Only the number is wanted: how many lines contain "axes"?

======== Task inputs ========

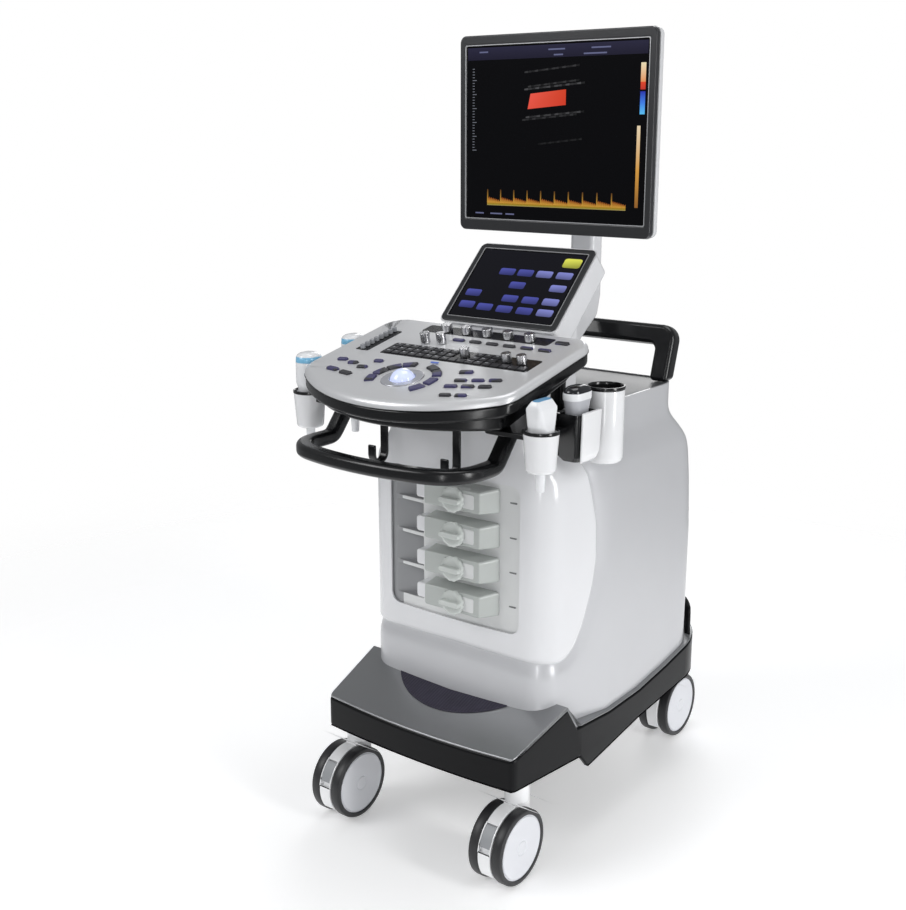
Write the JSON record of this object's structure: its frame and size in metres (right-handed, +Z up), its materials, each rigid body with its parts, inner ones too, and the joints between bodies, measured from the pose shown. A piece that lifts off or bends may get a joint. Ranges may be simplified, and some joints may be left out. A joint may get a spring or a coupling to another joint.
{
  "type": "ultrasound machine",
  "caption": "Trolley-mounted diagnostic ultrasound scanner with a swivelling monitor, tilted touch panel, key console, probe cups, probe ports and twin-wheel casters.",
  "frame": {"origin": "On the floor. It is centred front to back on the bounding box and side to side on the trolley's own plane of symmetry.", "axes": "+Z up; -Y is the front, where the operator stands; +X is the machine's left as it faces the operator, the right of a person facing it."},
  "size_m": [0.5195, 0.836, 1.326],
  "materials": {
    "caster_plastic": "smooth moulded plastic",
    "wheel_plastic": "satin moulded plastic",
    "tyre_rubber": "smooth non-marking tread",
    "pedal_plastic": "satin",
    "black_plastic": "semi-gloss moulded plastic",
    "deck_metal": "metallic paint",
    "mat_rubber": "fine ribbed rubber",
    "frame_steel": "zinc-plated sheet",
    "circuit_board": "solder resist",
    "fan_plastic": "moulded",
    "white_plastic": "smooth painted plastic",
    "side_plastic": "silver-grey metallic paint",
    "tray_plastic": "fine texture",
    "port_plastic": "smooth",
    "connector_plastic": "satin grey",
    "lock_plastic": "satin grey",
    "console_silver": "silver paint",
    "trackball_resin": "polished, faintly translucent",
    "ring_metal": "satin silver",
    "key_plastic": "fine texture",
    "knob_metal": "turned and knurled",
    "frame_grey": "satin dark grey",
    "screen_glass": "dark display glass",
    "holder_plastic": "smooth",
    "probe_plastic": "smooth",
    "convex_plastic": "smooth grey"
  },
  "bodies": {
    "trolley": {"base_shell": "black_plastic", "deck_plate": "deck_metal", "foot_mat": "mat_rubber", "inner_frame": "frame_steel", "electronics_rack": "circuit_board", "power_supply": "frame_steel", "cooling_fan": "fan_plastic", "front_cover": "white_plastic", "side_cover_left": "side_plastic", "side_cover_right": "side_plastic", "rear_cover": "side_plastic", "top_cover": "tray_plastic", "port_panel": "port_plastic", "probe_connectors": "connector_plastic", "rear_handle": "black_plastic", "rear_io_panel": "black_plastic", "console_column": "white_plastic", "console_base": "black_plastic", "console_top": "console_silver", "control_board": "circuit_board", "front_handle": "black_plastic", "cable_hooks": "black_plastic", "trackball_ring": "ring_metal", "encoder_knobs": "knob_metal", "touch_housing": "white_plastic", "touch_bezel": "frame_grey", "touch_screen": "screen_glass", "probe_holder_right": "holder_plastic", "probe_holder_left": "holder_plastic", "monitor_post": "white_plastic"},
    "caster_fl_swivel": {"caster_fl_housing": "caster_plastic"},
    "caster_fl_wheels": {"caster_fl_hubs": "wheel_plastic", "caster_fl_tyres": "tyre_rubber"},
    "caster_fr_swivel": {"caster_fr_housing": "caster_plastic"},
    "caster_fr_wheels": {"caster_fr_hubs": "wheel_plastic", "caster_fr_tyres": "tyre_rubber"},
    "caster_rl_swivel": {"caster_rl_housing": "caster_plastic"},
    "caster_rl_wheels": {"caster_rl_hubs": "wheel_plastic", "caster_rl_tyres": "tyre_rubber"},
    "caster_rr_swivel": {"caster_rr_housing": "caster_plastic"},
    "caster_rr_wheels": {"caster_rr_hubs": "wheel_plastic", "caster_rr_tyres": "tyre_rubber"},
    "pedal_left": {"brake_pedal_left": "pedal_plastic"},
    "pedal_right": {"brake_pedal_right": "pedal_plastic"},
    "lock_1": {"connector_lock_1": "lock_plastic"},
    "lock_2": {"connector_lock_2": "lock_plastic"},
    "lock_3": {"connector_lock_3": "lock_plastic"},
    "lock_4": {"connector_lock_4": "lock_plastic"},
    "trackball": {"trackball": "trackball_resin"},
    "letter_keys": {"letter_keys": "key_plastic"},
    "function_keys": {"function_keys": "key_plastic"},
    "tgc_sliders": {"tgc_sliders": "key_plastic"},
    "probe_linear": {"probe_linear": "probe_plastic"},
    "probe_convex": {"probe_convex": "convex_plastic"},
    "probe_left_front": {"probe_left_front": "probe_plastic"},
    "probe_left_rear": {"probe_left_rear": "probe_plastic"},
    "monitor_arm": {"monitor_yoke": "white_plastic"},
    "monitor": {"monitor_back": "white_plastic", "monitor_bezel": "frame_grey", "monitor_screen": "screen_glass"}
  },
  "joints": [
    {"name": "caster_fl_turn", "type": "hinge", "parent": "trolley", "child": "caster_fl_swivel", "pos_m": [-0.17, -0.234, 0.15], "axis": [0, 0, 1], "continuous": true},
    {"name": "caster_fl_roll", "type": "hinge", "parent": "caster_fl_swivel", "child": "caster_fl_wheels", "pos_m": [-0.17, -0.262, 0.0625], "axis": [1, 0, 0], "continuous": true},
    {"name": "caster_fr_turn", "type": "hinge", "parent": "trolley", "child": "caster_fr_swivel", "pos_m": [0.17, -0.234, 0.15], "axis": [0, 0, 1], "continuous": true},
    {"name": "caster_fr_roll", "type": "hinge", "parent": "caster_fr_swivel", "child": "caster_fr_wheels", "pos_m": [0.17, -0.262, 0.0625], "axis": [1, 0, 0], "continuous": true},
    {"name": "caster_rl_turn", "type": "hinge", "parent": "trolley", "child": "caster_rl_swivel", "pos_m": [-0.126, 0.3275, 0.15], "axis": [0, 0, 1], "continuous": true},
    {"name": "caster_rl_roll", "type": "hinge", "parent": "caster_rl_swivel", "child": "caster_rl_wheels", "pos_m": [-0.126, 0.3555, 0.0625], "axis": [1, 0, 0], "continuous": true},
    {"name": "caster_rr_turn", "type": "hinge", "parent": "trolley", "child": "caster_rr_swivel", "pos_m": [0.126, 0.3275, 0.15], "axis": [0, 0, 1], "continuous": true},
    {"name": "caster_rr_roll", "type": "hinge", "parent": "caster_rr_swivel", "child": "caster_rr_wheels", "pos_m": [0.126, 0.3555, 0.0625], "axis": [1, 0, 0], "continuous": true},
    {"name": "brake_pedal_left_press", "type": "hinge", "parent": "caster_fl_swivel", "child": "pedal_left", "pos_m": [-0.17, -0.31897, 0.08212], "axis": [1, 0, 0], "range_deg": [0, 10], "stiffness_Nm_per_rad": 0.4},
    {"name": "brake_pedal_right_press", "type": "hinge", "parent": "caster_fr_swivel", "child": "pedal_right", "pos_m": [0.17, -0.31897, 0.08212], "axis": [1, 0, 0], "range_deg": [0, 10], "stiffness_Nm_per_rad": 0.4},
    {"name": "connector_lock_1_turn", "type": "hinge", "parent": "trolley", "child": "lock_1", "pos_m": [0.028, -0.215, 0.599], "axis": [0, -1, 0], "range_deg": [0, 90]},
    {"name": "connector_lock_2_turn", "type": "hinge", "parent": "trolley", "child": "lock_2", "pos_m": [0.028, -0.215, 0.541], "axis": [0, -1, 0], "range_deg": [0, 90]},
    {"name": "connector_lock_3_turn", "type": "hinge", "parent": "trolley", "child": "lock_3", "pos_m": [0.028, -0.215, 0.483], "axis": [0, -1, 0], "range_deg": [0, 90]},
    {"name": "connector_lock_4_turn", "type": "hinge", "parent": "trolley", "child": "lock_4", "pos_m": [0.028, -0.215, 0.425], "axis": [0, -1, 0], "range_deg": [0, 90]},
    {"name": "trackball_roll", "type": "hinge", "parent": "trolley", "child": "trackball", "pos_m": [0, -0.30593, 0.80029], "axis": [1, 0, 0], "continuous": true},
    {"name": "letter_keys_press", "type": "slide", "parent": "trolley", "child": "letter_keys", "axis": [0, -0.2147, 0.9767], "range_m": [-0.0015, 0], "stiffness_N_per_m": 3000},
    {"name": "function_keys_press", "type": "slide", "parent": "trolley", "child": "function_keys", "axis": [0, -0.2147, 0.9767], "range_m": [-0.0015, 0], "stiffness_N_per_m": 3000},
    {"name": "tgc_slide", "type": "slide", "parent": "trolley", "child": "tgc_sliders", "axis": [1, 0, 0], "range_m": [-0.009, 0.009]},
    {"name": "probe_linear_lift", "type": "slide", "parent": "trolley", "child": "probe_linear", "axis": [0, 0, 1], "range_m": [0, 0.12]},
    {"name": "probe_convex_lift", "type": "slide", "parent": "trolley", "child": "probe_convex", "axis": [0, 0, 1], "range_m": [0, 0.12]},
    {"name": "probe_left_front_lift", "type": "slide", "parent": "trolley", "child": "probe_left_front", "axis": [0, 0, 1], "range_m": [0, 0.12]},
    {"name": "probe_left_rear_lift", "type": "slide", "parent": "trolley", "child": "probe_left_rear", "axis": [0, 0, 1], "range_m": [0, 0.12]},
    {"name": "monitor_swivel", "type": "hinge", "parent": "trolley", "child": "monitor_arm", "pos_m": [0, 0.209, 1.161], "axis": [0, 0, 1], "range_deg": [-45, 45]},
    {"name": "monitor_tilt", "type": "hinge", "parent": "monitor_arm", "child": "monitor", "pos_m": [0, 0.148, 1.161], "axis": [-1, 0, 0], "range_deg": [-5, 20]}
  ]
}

========
======== Task inputs ========

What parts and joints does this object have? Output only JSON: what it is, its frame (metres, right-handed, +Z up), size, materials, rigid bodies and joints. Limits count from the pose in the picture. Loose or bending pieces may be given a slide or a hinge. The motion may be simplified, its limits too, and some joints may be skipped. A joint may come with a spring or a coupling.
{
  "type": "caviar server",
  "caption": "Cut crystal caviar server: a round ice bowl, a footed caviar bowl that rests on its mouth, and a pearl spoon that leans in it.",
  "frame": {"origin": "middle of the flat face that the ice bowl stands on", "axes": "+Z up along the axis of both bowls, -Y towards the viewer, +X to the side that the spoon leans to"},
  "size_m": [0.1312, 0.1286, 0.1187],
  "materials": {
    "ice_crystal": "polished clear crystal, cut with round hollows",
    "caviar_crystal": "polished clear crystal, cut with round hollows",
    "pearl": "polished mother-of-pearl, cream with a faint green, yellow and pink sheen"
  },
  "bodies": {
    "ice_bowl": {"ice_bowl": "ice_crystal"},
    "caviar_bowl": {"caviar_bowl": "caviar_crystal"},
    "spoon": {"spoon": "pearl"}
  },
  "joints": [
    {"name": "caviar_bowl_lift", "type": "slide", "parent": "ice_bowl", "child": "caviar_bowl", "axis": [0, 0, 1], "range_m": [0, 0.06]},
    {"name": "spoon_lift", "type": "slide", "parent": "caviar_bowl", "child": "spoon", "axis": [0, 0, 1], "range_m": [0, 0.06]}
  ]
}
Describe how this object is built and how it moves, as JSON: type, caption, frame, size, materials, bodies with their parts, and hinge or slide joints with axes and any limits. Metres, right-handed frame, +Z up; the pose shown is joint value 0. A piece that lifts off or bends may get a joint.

========

§ The completed task
3